Kal-El, meanwhile, is found and rechristened as Clark Joseph Kent by farmers Jonathan (Kevin Costner of "Silverado") and Martha Kent (Diane Lane of "Under The Tuscan Sun"), but his budding powers make him an outcast. So, as an adult (buff but noble Henry Cavill of "The Tudors" and "Whatever Works"), Clark leaves Smallville, Kansas, becoming a nomadic worker, until, as an Arctic expedition grunt, he discovers a Kryptonian spacecraft in the North Pole that reveals his heritage and destiny. It's a good thing too as Zod and his group are freed from the Zone by their planet's end, and they see Earth as a new home. Uh-oh...


If you try to compare "Man Of Steel" with the older films, you'll be disappointed. With a powerful yet down-to-earth, sometimes non-linear script by David S. Goyer and Chris Nolan (the Dark Knight trilogy) on his lap, Snyder throws away the camp and silliness of said films and, like the under-rated "Watchmen", matures the superhero archetype. Chris Reeve's Superman can't exist in the real, let alone post Sept. 11 world; he looks dumb, phony, anachronistic. If you're the only powerful alien on a planet whose populace could fear and hate you, you're far from sociable, but you try to make a difference anyway. Mr. Cavill plays that role to total competence.

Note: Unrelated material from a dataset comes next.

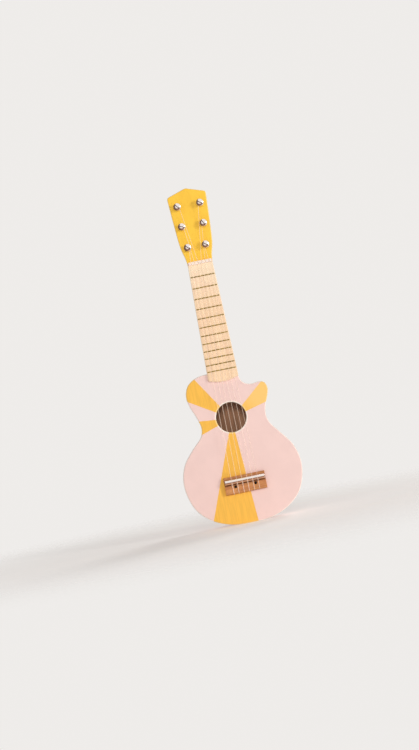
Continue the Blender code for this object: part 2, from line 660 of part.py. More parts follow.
def box_mesh(name, size, centre):
    bm = bmesh.new()
    bmesh.ops.create_cube(bm, size=1, matrix=Matrix.Translation(centre) @ Matrix.Diagonal((*size, 1)))
    return mesh_from(bm, name)


def tuner_knob_mesh():
    """The thumb knob behind the headstock: a hub with two wings, bored for the post's tang."""
    rim = HUB_RADIUS - KNOB_EASE
    hub = (
        (0, KNOB_NEAR), (rim, KNOB_NEAR), (HUB_RADIUS, KNOB_NEAR - KNOB_EASE),
        (HUB_RADIUS, KNOB_FAR + KNOB_EASE), (rim, KNOB_FAR), (0, KNOB_FAR),
    )
    knob = place("knob_blank", turned_mesh("knob_blank", hub), "steel")
    oval = []
    for i in range(WING_SIDES):
        angle = 2 * math.pi * i / WING_SIDES
        behind = WING_HALF_HEIGHT * math.sin(angle) - WING_MIDDLE
        oval.append(Vector((-WING_THICKNESS / 2, behind, WING_HALF_LENGTH * math.cos(angle))))
    wings = prism_mesh("wings", oval, Vector((WING_THICKNESS, 0, 0)))
    cut(knob, cutter("wings_tool", wings), operation="UNION")
    tang_bore, screw_bore = TANG_RADIUS + FINE_GAP, TUNER_SCREW_RADIUS + GLUE_GAP
    step, beyond = TANG_END - GLUE_GAP, 2 * KNOB_FAR
    bore = ((0, 0), (tang_bore, 0), (tang_bore, step), (screw_bore, step), (screw_bore, beyond), (0, beyond))
    cut(knob, cutter("knob_bore_cutter", turned_mesh("knob_bore", bore)))
    return baked("tuner_knob", knob)


def tuner_screw_mesh():
    seat = KNOB_FAR - GLUE_GAP
    head_radius, edge_height = TUNER_SCREW_HEAD
    profile = (
        (0, seat + TUNER_SCREW_LENGTH), (TUNER_SCREW_RADIUS, seat + TUNER_SCREW_LENGTH - TUNER_SCREW_RADIUS),
        (TUNER_SCREW_RADIUS, seat), (head_radius, seat), (head_radius, seat - edge_height),
        (0.65 * head_radius, seat - 2 * edge_height), (0, seat - 2.1 * edge_height),
    )
    return turned_mesh("tuner_screw", profile)


def tuner_bushing_mesh():
    """The sleeve that the post turns in, with a flange on the headstock's front."""
    bore = POST_RADIUS + TURNING_GAP
    ease = BUSHING_TOP / 2
    profile = (
        (bore, BUSHING_TOP), (BUSHING_RADIUS - ease, BUSHING_TOP), (BUSHING_RADIUS, BUSHING_TOP - ease),
        (BUSHING_RADIUS, GLUE_GAP), (SLEEVE_RADIUS, GLUE_GAP), (SLEEVE_RADIUS, SLEEVE_END), (bore, SLEEVE_END),
    )
    return turned_mesh("tuner_bushing", profile)


# Strings


def tangent_point(start, centre, radius, side):
    """Where a straight line from start first touches a circle, on the side that side = 1 or -1 says."""
    across, up = centre[0] - start[0], centre[1] - start[1]
    distance = math.hypot(across, up)
    heading = math.atan2(up, across) + side * math.asin(radius / distance)
    run = math.sqrt(distance**2 - radius**2)
    return start[0] + run * math.cos(heading), start[1] + run * math.sin(heading)


def tie_route(x, radius):
    """From the tied end on the bridge's deck, round its rear edge, through the tie hole and up over the rod."""
    clear = radius + FINE_GAP
    eased = clear * math.tan(math.pi / 8)
    points = [
        (TIE_END_Z, DECK_TOP + clear), (BRIDGE_BOTTOM_Z + BRIDGE_EASE - eased, DECK_TOP + clear),
        (BRIDGE_BOTTOM_Z - clear, DECK_TOP - BRIDGE_EASE + eased),
        (BRIDGE_BOTTOM_Z - clear, TIE_HOLE_FRONT + clear),
        (BRIDGE_BOTTOM_Z, TIE_HOLE_FRONT), (CHANNEL_LOW_Z, TIE_HOLE_FRONT),
    ]
    leaving = (CHANNEL_LOW_Z + clear, TIE_HOLE_FRONT + GLUE_GAP)
    over = ROD_RADIUS + clear
    touch = tangent_point(leaving, (ROD_Z, ROD_FRONT), over, 1)
    first = math.atan2(touch[1] - ROD_FRONT, touch[0] - ROD_Z)
    points.append(leaving)
    for angle in np.linspace(first, math.pi / 2, 5):
        points.append((ROD_Z + over * math.cos(angle), ROD_FRONT + over * math.sin(angle)))
    return [at(x, front, z) for z, front in points]


def string_route(number):
    """A string's points from its tied end, over the saddle rod and the nut, and round its post."""
    radius = STRING_RADII[number - 1]
    nut_x = nut_string_x(number)
    route = tie_route(bridge_string_x(number), radius)
    nut_front = NUT_SLOT_FLOOR + FINE_GAP + radius
    route.append(at(nut_x, nut_front, NUT_Z))
    route.append(at(nut_x, nut_front, NUT_Z + NUT_LENGTH))
    post = TUNER_PLACES[number - 1]
    side = math.copysign(1, post[0])
    # A little wider than the string's own circle, so that its straight steps stay clear of the post.
    wound = (WAIST_RADIUS + FINE_GAP + radius) / math.cos(math.pi / WINDING_STEPS)
    touch = tangent_point((nut_x, NUT_Z + NUT_LENGTH), post, wound, side)
    first_angle = math.atan2(touch[1] - post[1], touch[0] - post[0])
    front = WINDING_FRONTS[number - 1]
    pitch = 2 * radius + WINDING_GAP
    for i in range(WINDING_POINTS):
        turn = i / WINDING_STEPS
        angle = first_angle - side * 2 * math.pi * turn
        x, z = post[0] + wound * math.cos(angle), post[1] + wound * math.sin(angle)
        route.append(at(x, front - pitch * turn, z))
    return route


def build_strings():
    for number in range(1, 7):
        route = string_route(number)
        curve = bpy.data.curves.new(f"string_{number}", "CURVE")
        curve.dimensions = "3D"
        curve.bevel_depth = STRING_RADII[number - 1]
        curve.bevel_resolution = 2
        curve.use_fill_caps = True
        spline = curve.splines.new("POLY")
        spline.points.add(len(route) - 1)
        for point, place_at in zip(spline.points, route):
            point.co = (*place_at, 1)
        curve.materials.append(material_named("nylon"))
        bpy.context.scene.collection.objects.link(bpy.data.objects.new(f"string_{number}", curve))


def main():
    for obj in list(bpy.data.objects):
        bpy.data.objects.remove(obj)
    outline = body_outline()
    build_plates(outline)
    build_rim(outline)
    build_blocks(outline)
    build_braces()
    build_neck()
    build_neck_screws()
    build_fingerboard()
    build_nut()
    build_bridge()
    build_bridge_screws()
    build_tuners()
    build_strings()


main()
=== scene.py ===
import json
from math import asin, atan2, copysign, cos, hypot, pi, radians, sin, sqrt

import bmesh
import bpy
import numpy as np
from mathutils import Matrix, Vector
from mathutils.kdtree import KDTree

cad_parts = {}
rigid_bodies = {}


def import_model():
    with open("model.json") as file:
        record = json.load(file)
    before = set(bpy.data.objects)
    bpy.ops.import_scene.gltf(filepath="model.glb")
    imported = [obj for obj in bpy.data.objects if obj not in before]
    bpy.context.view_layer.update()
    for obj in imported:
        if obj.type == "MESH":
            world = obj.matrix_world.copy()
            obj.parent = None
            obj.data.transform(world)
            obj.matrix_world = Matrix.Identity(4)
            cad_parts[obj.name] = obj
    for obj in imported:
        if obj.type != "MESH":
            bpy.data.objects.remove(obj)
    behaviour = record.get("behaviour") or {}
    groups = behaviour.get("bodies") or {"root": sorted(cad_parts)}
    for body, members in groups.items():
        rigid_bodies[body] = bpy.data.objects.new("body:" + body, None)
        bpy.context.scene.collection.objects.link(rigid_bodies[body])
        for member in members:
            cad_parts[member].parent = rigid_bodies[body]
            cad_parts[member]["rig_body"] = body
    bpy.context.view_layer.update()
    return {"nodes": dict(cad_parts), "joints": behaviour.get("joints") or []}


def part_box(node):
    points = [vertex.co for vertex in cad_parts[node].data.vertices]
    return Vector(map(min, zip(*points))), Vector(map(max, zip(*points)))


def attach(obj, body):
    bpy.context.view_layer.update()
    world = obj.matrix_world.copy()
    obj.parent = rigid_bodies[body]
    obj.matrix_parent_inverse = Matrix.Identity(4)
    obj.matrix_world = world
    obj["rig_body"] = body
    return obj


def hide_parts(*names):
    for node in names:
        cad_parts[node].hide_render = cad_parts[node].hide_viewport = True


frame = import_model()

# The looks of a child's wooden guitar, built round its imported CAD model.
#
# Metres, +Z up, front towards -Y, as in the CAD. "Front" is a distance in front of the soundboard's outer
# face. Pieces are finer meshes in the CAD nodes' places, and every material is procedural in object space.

MM = 0.001

# Mesh making: the angle in degrees that makes an edge sharp, and distances that count as none
SHARP = 35
WELD = 1e-7
COARSE_WELD = 1e-6
FLAT = 1e-5

# Places read from the frame
FACE_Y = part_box("soundboard")[0].y
BOARD_TOP = FACE_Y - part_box("fingerboard")[0].y
BOARD_LOW_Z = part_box("fingerboard")[0].z
NUT_LOW, NUT_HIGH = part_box("nut")
ROD_LOW, ROD_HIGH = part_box("saddle_rod")
ROD_RADIUS = (ROD_HIGH.z - ROD_LOW.z) / 2
ROD_Z = (ROD_HIGH.z + ROD_LOW.z) / 2
ROD_FRONT = FACE_Y - (ROD_HIGH.y + ROD_LOW.y) / 2
BRIDGE_LOW, BRIDGE_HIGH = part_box("bridge")
BRIDGE_X = (BRIDGE_LOW.x + BRIDGE_HIGH.x) / 2
POSTS = [Vector(joint["pos_m"]) for joint in frame["joints"]]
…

He's lucky to surrounded by a strong supporting cast, composed of Oscar winners and nominees and Emmy winners and nominees. Crowe has an middle-aged Obi Wan Kenobi tone that outdoes Marlon Brando's Jor-El; Costner (hauntingly good) and Lane (warm & sweet) are baby boomers with Norman Rockwell hints; Laurence Fishburne (the Matrix saga) is dead-on caustic as Daily Planet chief editor Perry White and Chris Meloni (Law & Order: SVU) is valiant as an Air Force general.

Like Cavill, the next two actors have refashioned their characters. As Zod, Mr. Shannon gives an A-game performance, being a mad dog with an army unit, technology and a well-meaning but twisted goal to save his race, conflicting with Mr. Crowe's noble means. It's a Sam Peckinpah bromance on a galatical scale (the director was slated to direct the 1978 film but his rep went south).

The other thespian's button-cute Amy Adams ("Junebug", "Enchanted") as Daily Planet news hound Lois Lane, who befriends our hero. Sure, she's independent and gutsy, but, thanks to the lack of camp, she's also smart, likable, relatable and realistic, not the inane harpy who demeans milksops.

Someone to look out for is Antje Traue as Zod's icy, loyal right-hand lady, Faora-Ul. "For every life you save, we will kill a million more," she promises to Kal-El during a chaotic brawl in his hometown. Speaking of the battles, they are fast and destructive, echoing the "Dragon Ball" animated series. I think I lost a tooth or two...

Hans Zimmer's day-and-night score is Oscar worthy. D.P Amir Morki captures rural tranquilness and urban destruction capably. SFX wiz John Desjardin's work inspires, especially Krypton's magnetic nanotech.

Supposed fans will moan and bitch over this film, but maybe they really don't know Superman as they think they do as they dismiss his fellow heroes at DC Comics, let alone the whole comic book medium. The character's not Bugs Bunny, Mickey Mouse, Woody Woodpecker or Yogi Bear. Despite his powers, he's a person like the rest of us. That's what makes him a great hero, well deserving of a high quality summer blockbuster that's one of 2013's best.